The filing quotes from the American Bar Association Ohio Death Penalty Assessment Team, including its assertion that a perpetrator “is geometrically more likely to end up on death row if the homicide victim is white rather than black. The implication of race in this gross disparity is not simply explained away and demands thorough examination, analysis and study until a satisfactory explanation emerges which eliminates race as the cause for these widely divergent numbers.”

It states that “those who kill whites are 3.8 times more likely to get the death penalty than those who kill blacks.”

The filing also quotes an Associated Press article that reported that 8 percent of people charged in a possible death penalty case in Cuyahoga County (Cleveland) were sentenced to death, but 43 parent in Hamilton County (Cincinnati).

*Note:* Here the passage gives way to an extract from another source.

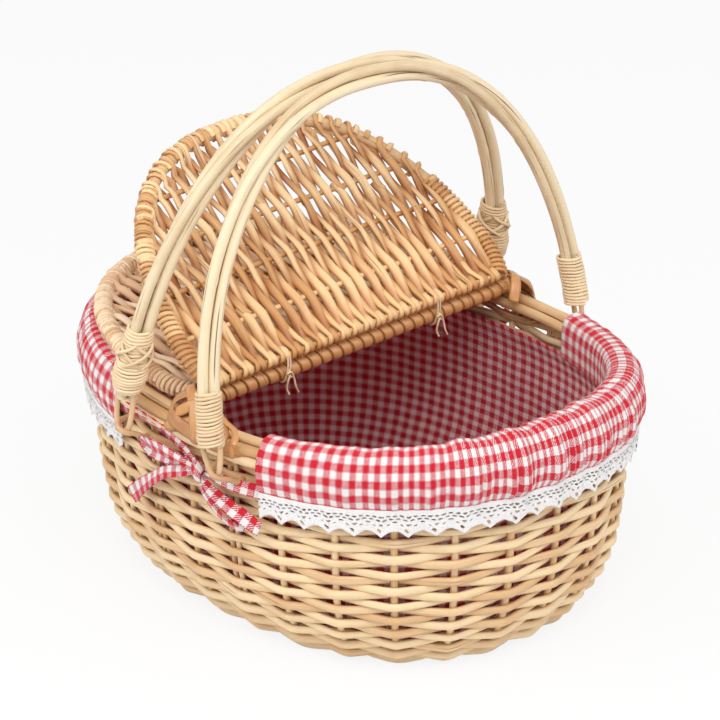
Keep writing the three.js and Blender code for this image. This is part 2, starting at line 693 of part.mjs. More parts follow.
add(basket, 'bow_back', bow(), gingham()).rotation.z = Math.PI;

export default basket;
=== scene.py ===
# Oval willow picnic basket with a gingham liner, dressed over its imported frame.
# Sizes in the dictionaries are millimetres, and meshes are metres.
import random
from bisect import bisect_right
from math import asin, atan2, copysign, cos, pi, radians, sin

import bmesh
import bpy
from mathutils import Matrix, Vector, noise


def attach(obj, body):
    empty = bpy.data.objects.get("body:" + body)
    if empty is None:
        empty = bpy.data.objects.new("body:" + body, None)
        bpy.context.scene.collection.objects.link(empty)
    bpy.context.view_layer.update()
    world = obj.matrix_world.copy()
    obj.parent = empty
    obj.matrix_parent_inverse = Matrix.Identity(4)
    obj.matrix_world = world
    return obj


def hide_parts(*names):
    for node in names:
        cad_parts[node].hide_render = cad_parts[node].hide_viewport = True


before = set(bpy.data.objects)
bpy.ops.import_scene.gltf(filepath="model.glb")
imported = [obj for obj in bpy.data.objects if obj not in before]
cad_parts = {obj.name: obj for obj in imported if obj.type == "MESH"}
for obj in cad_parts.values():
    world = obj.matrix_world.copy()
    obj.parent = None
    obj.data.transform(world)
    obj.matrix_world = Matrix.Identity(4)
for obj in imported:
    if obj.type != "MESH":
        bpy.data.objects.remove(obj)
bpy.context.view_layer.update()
random.seed(7)
mm = 0.001

# The basket's main sizes, as the frame has them
rim = dict(halfLength=190, halfWidth=149, power=2.35, height=148, endRise=11, footInset=34, footPower=5,
           rodRadius=3.6, borderOut=7.4, borderUp=144.4, shoulderOut=6.2, shoulderUp=151.8, crownUp=156.0,
           top=159.6, stakes=28, steps=168, corners=2048)
hinge = dict(crossbarUp=164.92, inset=5, lift=4.1, barOut=12.24, tilt=4.71, opening=137.29)


# Curves and places

def signedPower(value, power):
    return copysign(abs(value) ** power, value)


def smoothStep(value, low, high):
    t = min(1, max(0, (value - low) / (high - low)))
    return t * t * (3 - 2 * t)


def uneven(*place):
    return noise.noise(Vector(place))


def lengthsAlong(line):
    lengths = [0.0]
    for first, second in zip(line, line[1:]):
        lengths.append(lengths[-1] + (second - first).length)
    return lengths


def pathLength(path):
    return lengthsAlong([Vector(point[:3]) for point in path])[-1]


def pointAt(line, lengths, wanted):
    i = min(max(bisect_right(lengths, wanted), 1), len(line) - 1)
    share = (wanted - lengths[i - 1]) / max(lengths[i] - lengths[i - 1], 1e-9)
    return line[i - 1].lerp(line[i], share)


def evenly(line, count):
    lengths = lengthsAlong(line)
    return [pointAt(line, lengths, lengths[-1] * k / count) for k in range(count + 1)]


# The rim's oval, from the open end towards the back
def ovalCorner(angle):
    return Vector((rim["halfLength"] * signedPower(cos(angle), 2 / rim["power"]),
                   rim["halfWidth"] * signedPower(sin(angle), 2 / rim["power"])))


ovalCorners = [ovalCorner(2 * pi * i / rim["corners"]) for i in range(rim["corners"] + 1)]
ovalLengths = lengthsAlong(ovalCorners)
rimLength = ovalLengths[-1]


def ovalAt(turn):
    return pointAt(ovalCorners, ovalLengths, (turn % 1) * rimLength)


def rimRise(x, up):
    return rim["endRise"] * (x / rim["halfLength"]) ** 2 * min(1, max(0, up / rim["height"]))


# A point beside the rim's oval: turn is 0 to 1 round it
def onOval(turn, out, up):
    point = ovalAt(turn)
    along = (ovalAt(turn + 0.002) - ovalAt(turn - 0.002)).normalized()
    return Vector((point.x + along.y * out, point.y - along.x * out, up + rimRise(point.x, up)))


def turnAt(x, side=-1):
    low, high = 0.5, 1.0
    for _ in range(30):
        middle = (low + high) / 2
        if ovalAt(middle).x < x:
            low = middle
        else:
            high = middle
    return low if side < 0 else 1 - low


# A place on the front, or the same one half a turn round
def swung(point, front):
    return Vector((point.x * front, point.y * front, point.z))


def wallInset(up):
    return -rim["footInset"] * (1 - min(max(up, 0), rim["height"]) / rim["height"]) ** rim["footPower"]


# A smooth line through a few points, share 0 to 1 by its length
def smoothLine(points, steps=12):
    points = [Vector(point) for point in points]
    ends = [points[0] * 2 - points[1]] + points + [points[-1] * 2 - points[-2]]
    line = []
    for i in range(1, len(ends) - 2):
        a, b, c, d = ends[i - 1:i + 3]
        for k in range(steps):
            t = k / steps
            line.append(0.5 * (2 * b + (c - a) * t + (2 * a - 5 * b + 4 * c - d) * t * t
                               + (3 * b - a - 3 * c + d) * t ** 3))
    line.append(points[-1])
    return line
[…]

The filing also discusses to two capital murder cases in Trumbull County and goes into detail on the aggravated murder conviction of Sean Carter for the fatal stabbing and rape in 1997 of Veader Prince, his adoptive grandmother in her Southington home. Carter has an execution date of Jan. 22, 2025.

Juhasz worked on the Ohio Supreme Court appeal in Carter’s case that in 2000 affirmed Carter’s death sentence despite a flaw in Carter’s indictment on rape.

“How could Carter be convicted of rape when the indictment failed to mention the essential element of sexual conduct?” the Bryant filing asks. It cited a 1953 Ohio Supreme Court ruling that stated that “failure to insert an essential element into the indictment rendered a court without jurisdiction to try that indictment.”

Without the rape conviction, Carter would not have been eligible for the death penalty, the filing states.

The court’s ruling stated that Carter’s attorneys “vigorously defended against the charge of rape” and “his claim now that he did not have notice of the charges is without merit.”

The court added, “While Carter argues that this defect also affects the aggravated murder charge and the capital specifications attached thereto, this argument lacks merit.”